> _Your task_
Copy out all of the data below with no alterations.

> _Recorded information_
========================

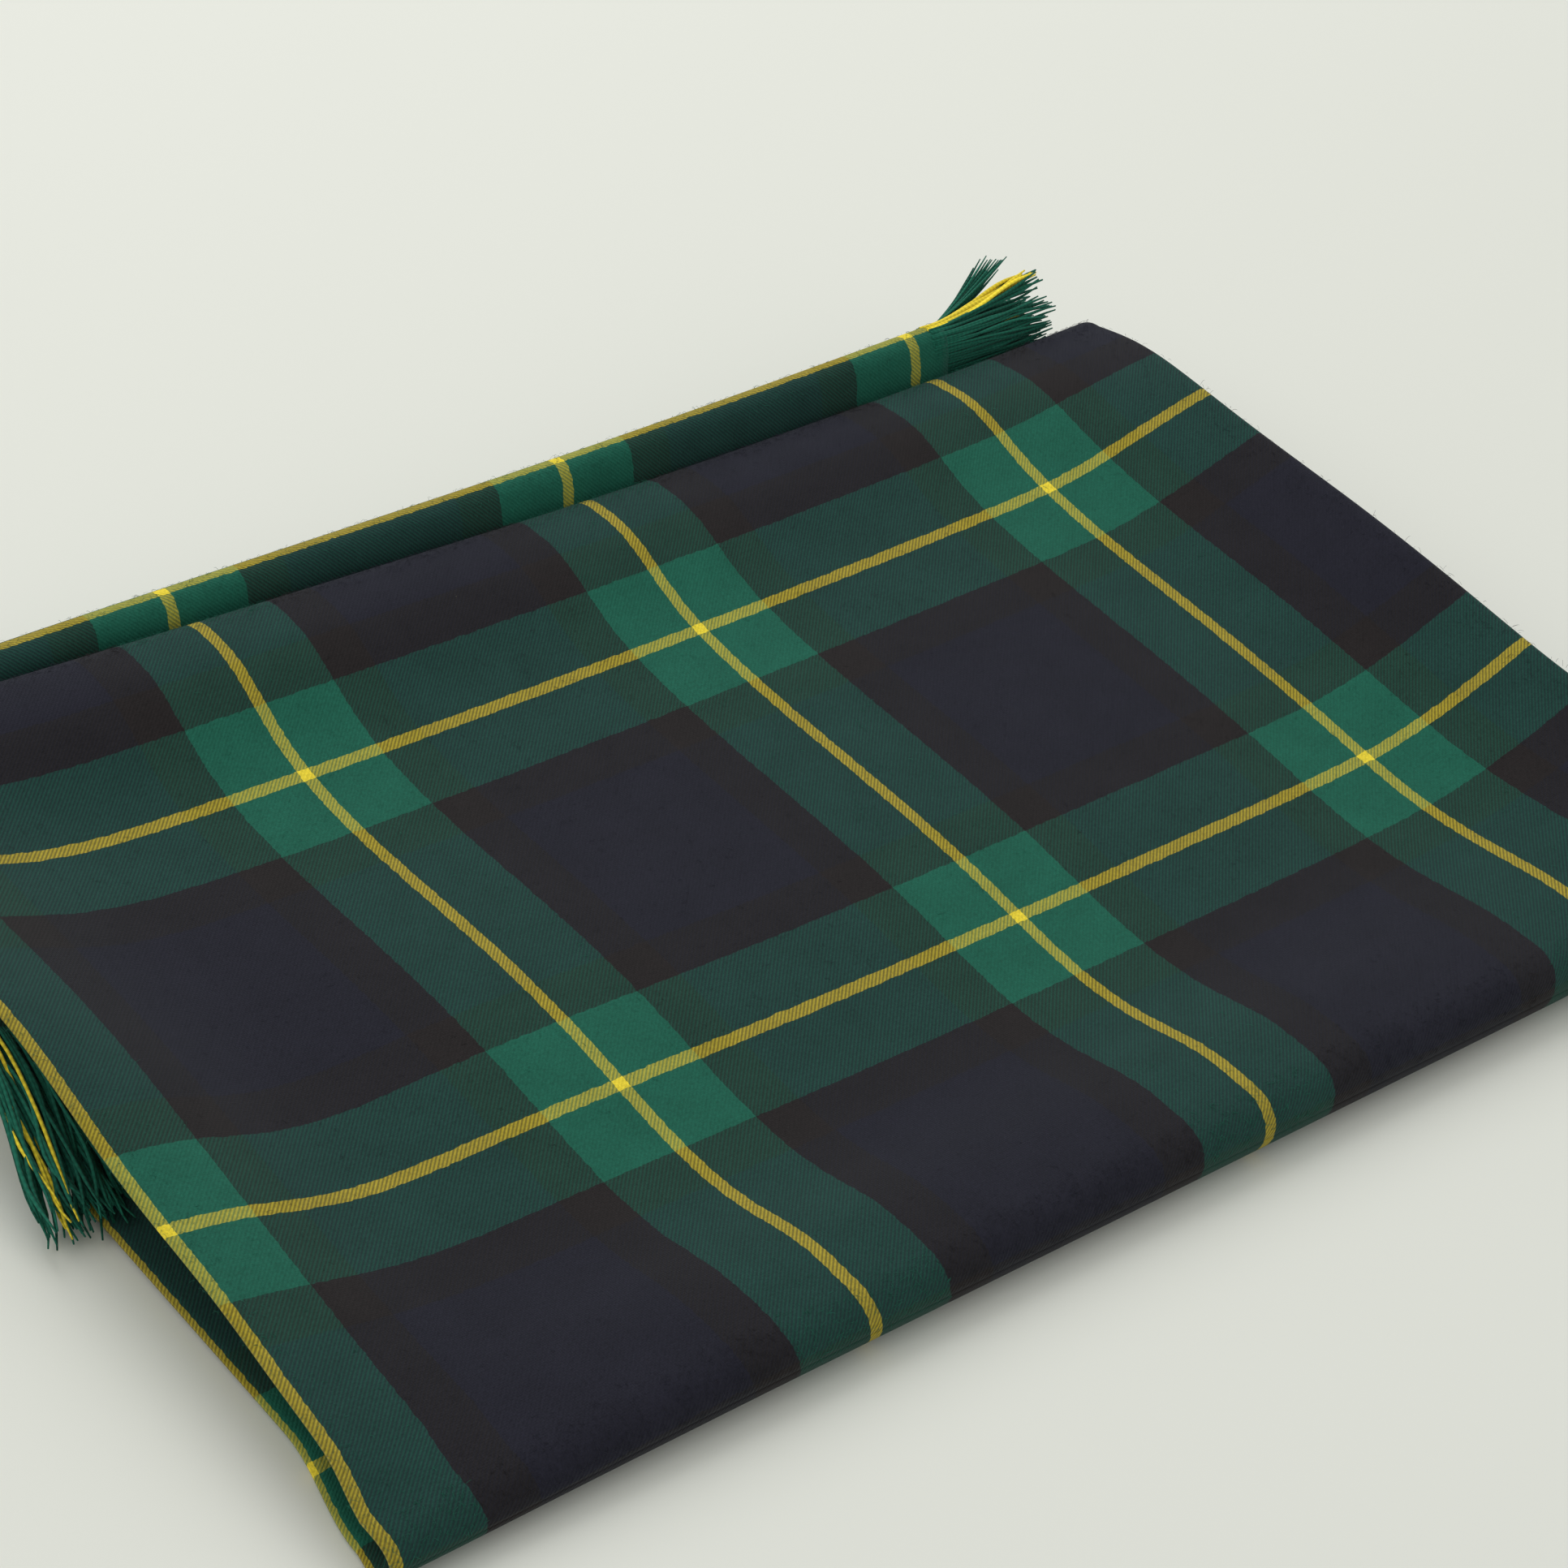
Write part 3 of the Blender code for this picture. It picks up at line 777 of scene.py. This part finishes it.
def stage():
    """A plain pale floor, soft light and the camera."""
    mesh = bpy.data.meshes.new("floor")
    corners = [(-1, -1, 0), (1, -1, 0), (1, 1, 0), (-1, 1, 0)]
    mesh.from_pydata([(x * FLOOR_REACH, y * FLOOR_REACH, z) for x, y, z in corners], [], [(0, 1, 2, 3)])
    mesh.materials.append(floor_material())
    floor = bpy.data.objects.new("floor", mesh)
    bpy.context.scene.collection.objects.link(floor)

    world = bpy.data.worlds.new("pale_room")
    bpy.context.scene.world = world
    world.use_nodes = True
    background = world.node_tree.nodes["Background"].inputs
    background["Color"].default_value, background["Strength"].default_value = ROOM_COLOUR, ROOM_LIGHT

    light("window", (0.45, 1.15, 1.35), 1.5, 13)
    light("fill", (-1.4, 0.3, 1.4), 1.2, 5.5)

    lens = bpy.data.cameras.new("camera")
    lens.sensor_width = SENSOR
    lens.lens = FOCAL_LENGTH
    lens.clip_start, lens.clip_end = 0.01, 50
    camera = bpy.data.objects.new("camera", lens)
    bpy.context.scene.collection.objects.link(camera)
    forward = Vector((math.sin(HEADING) * math.cos(DOWN), math.cos(HEADING) * math.cos(DOWN), -math.sin(DOWN)))
    level = Vector((math.cos(HEADING), -math.sin(HEADING), 0))
    upright = level.cross(forward)
    right = math.cos(ROLL) * level + math.sin(ROLL) * upright
    up = -math.sin(ROLL) * level + math.cos(ROLL) * upright
    turn = Matrix((right, up, -forward)).transposed().to_4x4()
    camera.matrix_world = Matrix.Translation(CAMERA_PLACE) @ turn
    bpy.context.scene.camera = camera
    bpy.context.scene.view_settings.view_transform = "Standard"


def light(name, place, size, watts):
    """A square lamp that faces the middle of the pack."""
    lamp = bpy.data.lights.new(name, "AREA")
    lamp.size = size
    lamp.energy = watts
    obj = bpy.data.objects.new(name, lamp)
    obj.location = place
    obj.rotation_mode = "QUATERNION"
    obj.rotation_quaternion = (-Vector(place)).to_track_quat("-Z", "Y")
    bpy.context.scene.collection.objects.link(obj)


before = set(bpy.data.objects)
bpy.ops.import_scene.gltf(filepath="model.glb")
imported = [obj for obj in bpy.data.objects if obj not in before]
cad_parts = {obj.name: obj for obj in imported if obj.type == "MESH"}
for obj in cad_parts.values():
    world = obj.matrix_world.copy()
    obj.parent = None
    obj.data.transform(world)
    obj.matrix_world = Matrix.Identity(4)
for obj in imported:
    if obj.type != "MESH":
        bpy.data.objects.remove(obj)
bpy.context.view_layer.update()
stage()
wool, yarn = woven("wool_tartan"), yarn_material("fringe_yarn")

# The cloth
points, cloth, split = doubled_cloth()
top = grid_object("top_cloth", points[: split + 1], cloth[: split + 1], wool)
bottom_place = cloth[split:].copy()  # its upper selvedge is turned under, so its pattern starts further in
bottom_place[:, :, 0] -= TURNED_UNDER * smooth((bottom_place[:, :, 0] - 4.5) / 1.2)
bottom = grid_object("bottom_cloth", points[split:], bottom_place, wool)

tail_points, tail_place = tail_cloth()
tail = grid_object("tail_cloth", tail_points, tail_place, wool)
fringes = {"flap": flap_fringe(yarn), "roll": roll_fringe(yarn), "tail": tail_fringe(yarn)}

# Loose fibres, on the upper ply and on the roll
outer_side = len(stations(LEFT_EDGE, MIDDLE_FOLD - HALF_BEND, STEP / REPEAT))
top_rows = slice(len(stations(FLAP_END, BACK_START)) + BEND_POINTS // 2, split)
upper, upper_place = points[top_rows, :outer_side], cloth[top_rows, :outer_side]
everywhere = fuzz_points(upper, 5000, 21, lambda x, y, z: z > 0)
hems = fuzz_points(upper, 7000, 22, near_edge)
chosen = tuple(np.concatenate(pair) for pair in zip(everywhere, hems))
top_fuzz = fuzz("top_fuzz", upper, upper_place, chosen, yarn, 23)
crest = slice(*np.searchsorted(tail_place[: len(tail_place) // 2, 0, 0], (0.80, 1.25)))
roll, roll_place = tail_points[crest], tail_place[crest]
tail_fuzz = fuzz("tail_fuzz", roll, roll_place, fuzz_points(roll, 3000, 24, lambda x, y, z: z > 0.012), yarn, 25)


def nodes(*starts):
    """The CAD nodes whose names start in one of these ways."""
    return [name for name in sorted(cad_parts) if name.startswith(starts)]


# Hide the CAD parts that the pieces replace, and attach pieces to the bodies that they move with
flap_yarns, roll_yarns = nodes("tucked_flap_fringe"), nodes("tail_roll_fringe")
tail_yarns = nodes("tail_upper_fringe", "tail_lower_fringe")
panels = [n for n in nodes("top_panel", "back_fold", "tucked_flap", "front_fold_outer") if n not in flap_yarns]
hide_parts(*panels)
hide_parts(*nodes("bottom_panel", "front_fold"))
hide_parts(*[n for n in nodes("tail_") if n not in roll_yarns + tail_yarns])
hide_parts(*flap_yarns)
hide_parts(*roll_yarns)
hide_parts(*tail_yarns)
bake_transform(top)
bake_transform(bottom)
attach(tail, "base")
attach(top_fuzz, "top_flap")
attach(tail_fuzz, "base")
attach(fringes["flap"], "top_flap")
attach(fringes["roll"], "base")
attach(fringes["tail"], "base")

========================

> _Solution to the problem_
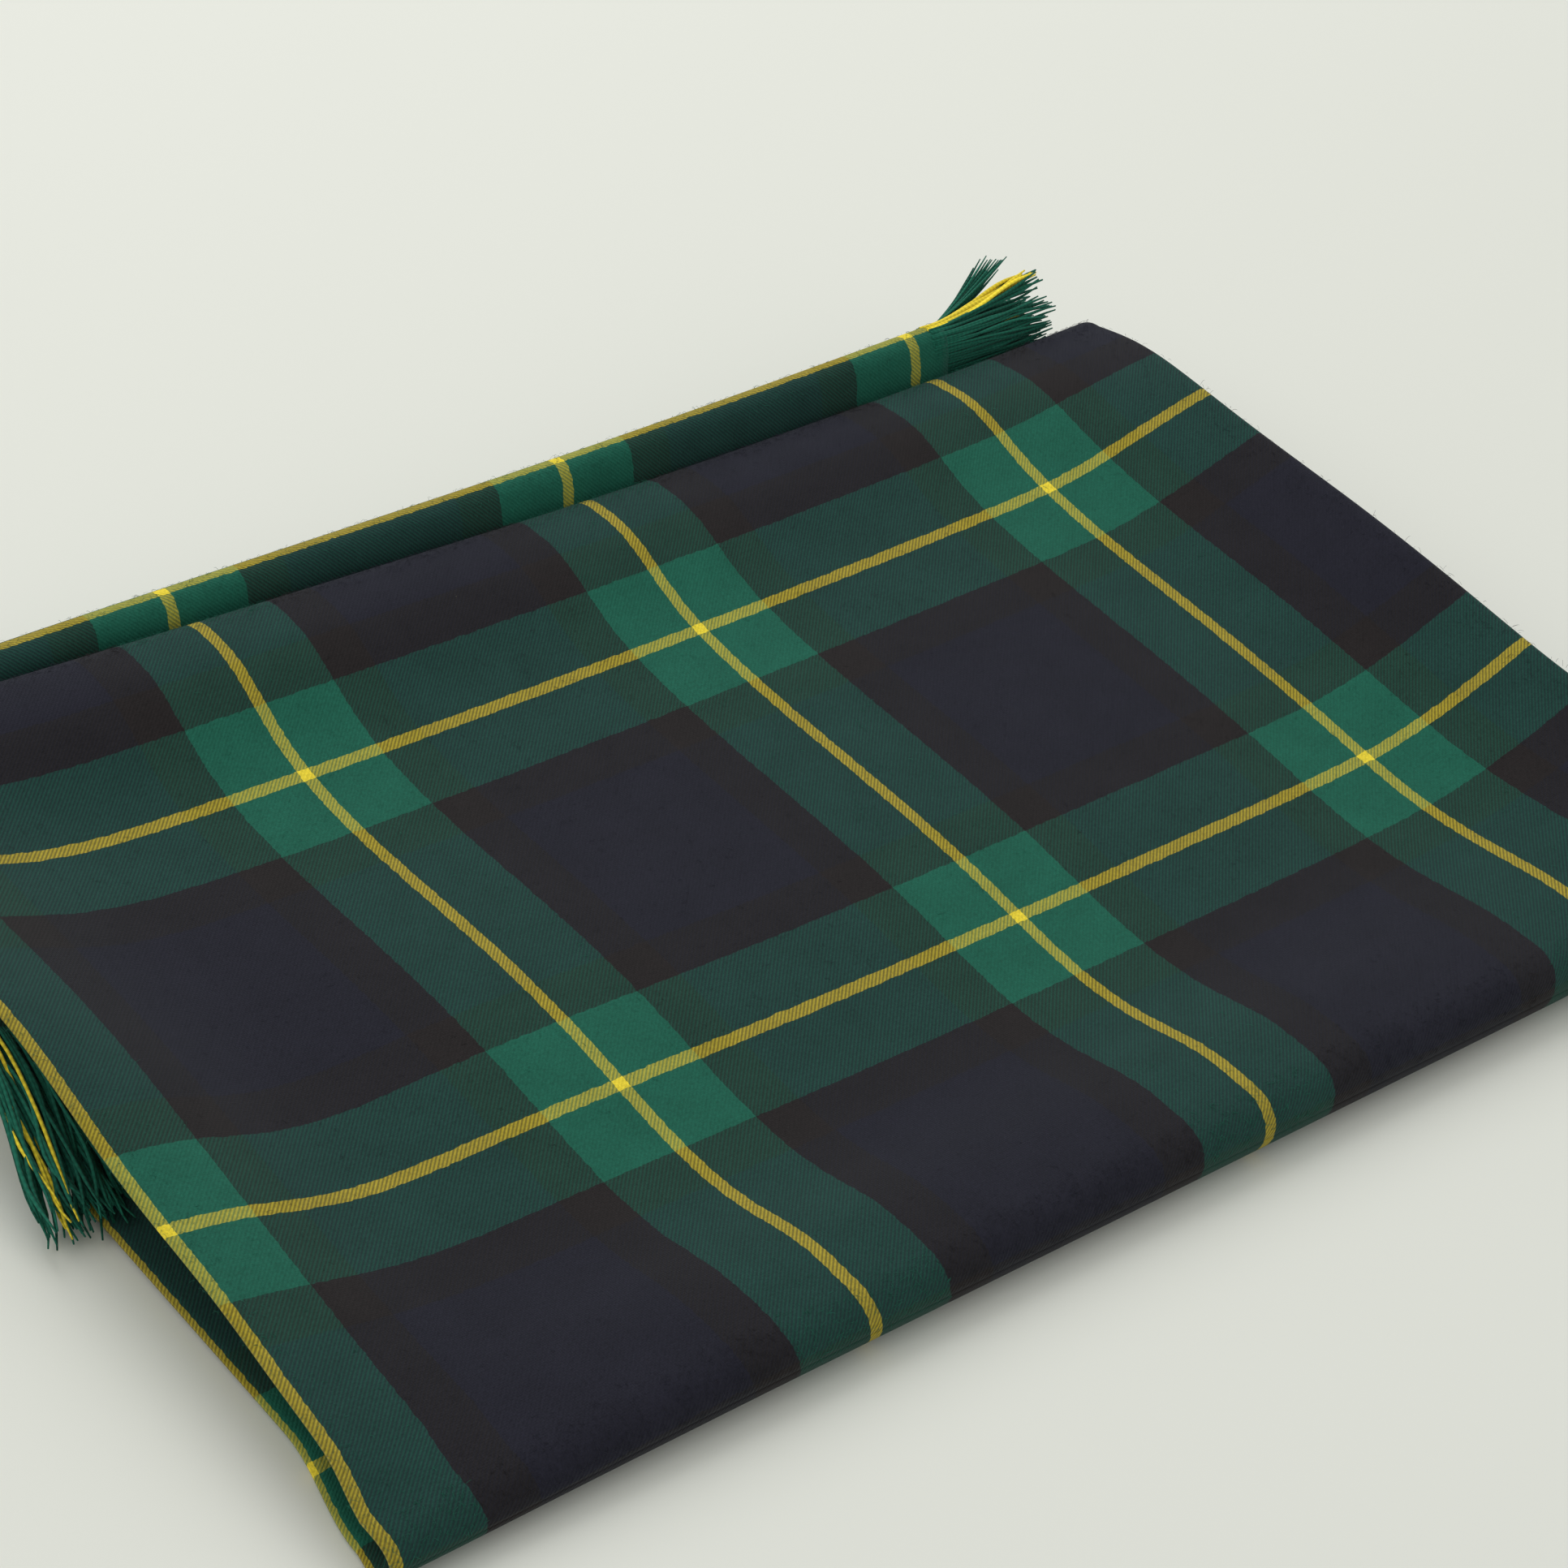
Write part 3 of the Blender code for this picture. It picks up at line 777 of scene.py. This part finishes it.
def stage():
    """A plain pale floor, soft light and the camera."""
    mesh = bpy.data.meshes.new("floor")
    corners = [(-1, -1, 0), (1, -1, 0), (1, 1, 0), (-1, 1, 0)]
    mesh.from_pydata([(x * FLOOR_REACH, y * FLOOR_REACH, z) for x, y, z in corners], [], [(0, 1, 2, 3)])
    mesh.materials.append(floor_material())
    floor = bpy.data.objects.new("floor", mesh)
    bpy.context.scene.collection.objects.link(floor)

    world = bpy.data.worlds.new("pale_room")
    bpy.context.scene.world = world
    world.use_nodes = True
    background = world.node_tree.nodes["Background"].inputs
    background["Color"].default_value, background["Strength"].default_value = ROOM_COLOUR, ROOM_LIGHT

    light("window", (0.45, 1.15, 1.35), 1.5, 13)
    light("fill", (-1.4, 0.3, 1.4), 1.2, 5.5)

    lens = bpy.data.cameras.new("camera")
    lens.sensor_width = SENSOR
    lens.lens = FOCAL_LENGTH
    lens.clip_start, lens.clip_end = 0.01, 50
    camera = bpy.data.objects.new("camera", lens)
    bpy.context.scene.collection.objects.link(camera)
    forward = Vector((math.sin(HEADING) * math.cos(DOWN), math.cos(HEADING) * math.cos(DOWN), -math.sin(DOWN)))
    level = Vector((math.cos(HEADING), -math.sin(HEADING), 0))
    upright = level.cross(forward)
    right = math.cos(ROLL) * level + math.sin(ROLL) * upright
    up = -math.sin(ROLL) * level + math.cos(ROLL) * upright
    turn = Matrix((right, up, -forward)).transposed().to_4x4()
    camera.matrix_world = Matrix.Translation(CAMERA_PLACE) @ turn
    bpy.context.scene.camera = camera
    bpy.context.scene.view_settings.view_transform = "Standard"


def light(name, place, size, watts):
    """A square lamp that faces the middle of the pack."""
    lamp = bpy.data.lights.new(name, "AREA")
    lamp.size = size
    lamp.energy = watts
    obj = bpy.data.objects.new(name, lamp)
    obj.location = place
    obj.rotation_mode = "QUATERNION"
    obj.rotation_quaternion = (-Vector(place)).to_track_quat("-Z", "Y")
    bpy.context.scene.collection.objects.link(obj)


before = set(bpy.data.objects)
bpy.ops.import_scene.gltf(filepath="model.glb")
imported = [obj for obj in bpy.data.objects if obj not in before]
cad_parts = {obj.name: obj for obj in imported if obj.type == "MESH"}
for obj in cad_parts.values():
    world = obj.matrix_world.copy()
    obj.parent = None
    obj.data.transform(world)
    obj.matrix_world = Matrix.Identity(4)
for obj in imported:
    if obj.type != "MESH":
        bpy.data.objects.remove(obj)
bpy.context.view_layer.update()
stage()
wool, yarn = woven("wool_tartan"), yarn_material("fringe_yarn")

# The cloth
points, cloth, split = doubled_cloth()
top = grid_object("top_cloth", points[: split + 1], cloth[: split + 1], wool)
bottom_place = cloth[split:].copy()  # its upper selvedge is turned under, so its pattern starts further in
bottom_place[:, :, 0] -= TURNED_UNDER * smooth((bottom_place[:, :, 0] - 4.5) / 1.2)
bottom = grid_object("bottom_cloth", points[split:], bottom_place, wool)

tail_points, tail_place = tail_cloth()
tail = grid_object("tail_cloth", tail_points, tail_place, wool)
fringes = {"flap": flap_fringe(yarn), "roll": roll_fringe(yarn), "tail": tail_fringe(yarn)}

# Loose fibres, on the upper ply and on the roll
outer_side = len(stations(LEFT_EDGE, MIDDLE_FOLD - HALF_BEND, STEP / REPEAT))
top_rows = slice(len(stations(FLAP_END, BACK_START)) + BEND_POINTS // 2, split)
upper, upper_place = points[top_rows, :outer_side], cloth[top_rows, :outer_side]
everywhere = fuzz_points(upper, 5000, 21, lambda x, y, z: z > 0)
hems = fuzz_points(upper, 7000, 22, near_edge)
chosen = tuple(np.concatenate(pair) for pair in zip(everywhere, hems))
top_fuzz = fuzz("top_fuzz", upper, upper_place, chosen, yarn, 23)
crest = slice(*np.searchsorted(tail_place[: len(tail_place) // 2, 0, 0], (0.80, 1.25)))
roll, roll_place = tail_points[crest], tail_place[crest]
tail_fuzz = fuzz("tail_fuzz", roll, roll_place, fuzz_points(roll, 3000, 24, lambda x, y, z: z > 0.012), yarn, 25)


def nodes(*starts):
    """The CAD nodes whose names start in one of these ways."""
    return [name for name in sorted(cad_parts) if name.startswith(starts)]


# Hide the CAD parts that the pieces replace, and attach pieces to the bodies that they move with
flap_yarns, roll_yarns = nodes("tucked_flap_fringe"), nodes("tail_roll_fringe")
tail_yarns = nodes("tail_upper_fringe", "tail_lower_fringe")
panels = [n for n in nodes("top_panel", "back_fold", "tucked_flap", "front_fold_outer") if n not in flap_yarns]
hide_parts(*panels)
hide_parts(*nodes("bottom_panel", "front_fold"))
hide_parts(*[n for n in nodes("tail_") if n not in roll_yarns + tail_yarns])
hide_parts(*flap_yarns)
hide_parts(*roll_yarns)
hide_parts(*tail_yarns)
bake_transform(top)
bake_transform(bottom)
attach(tail, "base")
attach(top_fuzz, "top_flap")
attach(tail_fuzz, "base")
attach(fringes["flap"], "top_flap")
attach(fringes["roll"], "base")
attach(fringes["tail"], "base")